A matchup with Maine, as with UMBC, would not occur until at least Friday, but the Black Bears still boast two quality pitchers of their own. Another freshman splashing onto the America East stage, Justin Courtney, sits at a conference ERA of 2.13. His fellow Black Bear, junior Jacob Gosselin-Deschesnes, recorded a 3.00 ERA throughout conference play.

The Seawolves did not have any problems with these teams in the regular season, taking all three games from the Retrievers at Joe Nathan Field and both games in a weather-shortened series against Maine in Orono.

One team Stony Brook did have trouble with is the fourth and final team in the tournament, the Hartford Hawks. Pitching is not Hartford’s strong-suit. There is no Sean Newcomb on this team, but somehow, the Hawks gave the Seawolves fits.

They tagged Honahan with seven runs in just 4.1 innings in the first game of the set. In the series finale, they destroyed the bullpen, a developing strength of this team, for 10 runs in the final three innings to spoil the last game at Joe Nathan Field in 2015.

Stony Brook needs to figure what happened against the Hawks, and fast, if the Seawolves want to keep themselves out of an early hole, because they will play in the first game of the tournament on Thursday afternoon at 1:00 p.m.

For the Seawolves, it has never been the regular season that has been the issue.

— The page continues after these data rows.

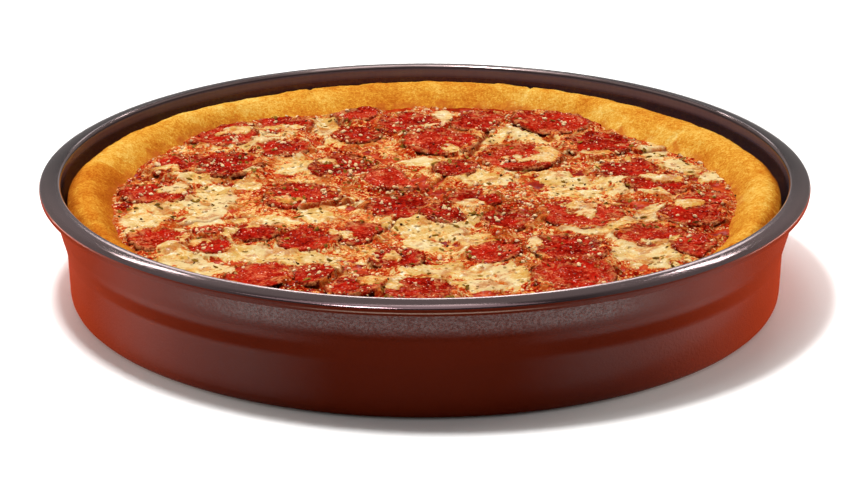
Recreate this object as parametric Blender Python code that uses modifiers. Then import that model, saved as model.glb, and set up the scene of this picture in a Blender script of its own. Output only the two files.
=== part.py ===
"""A deep dish pizza in its own round pan.

The pan is one spun shell with a rolled flange and a stacking step in its wall.  The dough fills it
almost to the rim, rises into an uneven crust round the edge and carries a layer of sauce, a layer of
melted cheese and the pepperoni slices.  Eight wheel cuts leave shallow creases.
Metres, +Z up, origin at the middle of the pan's underside.
"""

import math

import bmesh
import bpy
from mathutils import Vector

MM = 0.001

# Pan: a spun shell, measured on its outside.
RIM_RADIUS = 165.0 * MM
PAN_HEIGHT = 53.0 * MM
SHEET = 1.5 * MM
LIP_RADIUS = 1.05 * MM
FLANGE_DISH = 0.4 * MM
FLANGE_BEND = 0.3 * MM
NECK_RADIUS = 157.3 * MM
UPPER_WALL_RADIUS = 157.0 * MM
UPPER_WALL_FOOT = 35.0 * MM
STEP_RADIUS = 153.9 * MM
STEP_HEIGHT = 22.5 * MM
LOWER_WALL_RADIUS = 153.0 * MM
CORNER_RADIUS = 5.5 * MM
PAN_SEGMENTS = 64

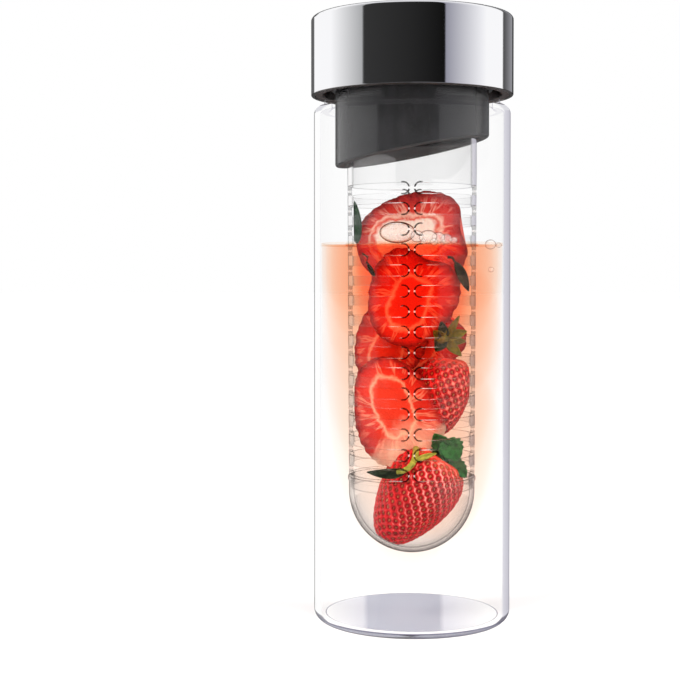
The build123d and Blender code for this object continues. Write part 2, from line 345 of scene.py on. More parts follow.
def chrome_material():
    """Mirror-polished chrome with the faintest polishing marks round the cap, and painted shade at its rolled
    foot.
    """
    material, tree = new_tree("chrome")
    marks = noise(tree, 1.0, 4.0, 0.6, stretch=(0.2, 0.2, 9.0))
    haze = noise(tree, 0.12, 3.0)
    _, up, _ = across_and_up(tree)
    # Painted shade: the rolled foot's colour is darkened
    foot = less_than(up, cap_foot)
    return principled(material, {
        "Base Color": mix_colour(foot, (0.93, 0.93, 0.95), (0.16, 0.14, 0.13)),
        "Metallic": 1.0,
        "Roughness": ramp(haze, [(0.35, 0.02), (0.75, 0.06)]),
        "Normal": bump(marks, 0.002 * mm),
    })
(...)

In fact, they won the conference this season by a walloping 5.5 games, the largest margin of victory in the conference since 1998 when the Delaware Blue Hens, now a member of the Colonial Athletic Association, went 22-2 in conference play and won it by nine games.

You have to go back to 1993 when the conference was known as the North Atlantic Conference for the last time a team currently in the league won it by that much, as Maine took the regular-season title by six games.

It has not been all about the pitching and defense that Senk likes, but if it ain’t broke, don’t fix it. It worked in the regular season, and if nothing changes between then and now, it will work in the postseason, and this little postseason curse will be nothing but a memory.

After that, Stony Brook will have a spot in the final 64 and try to reactivate some of that 2012 magic.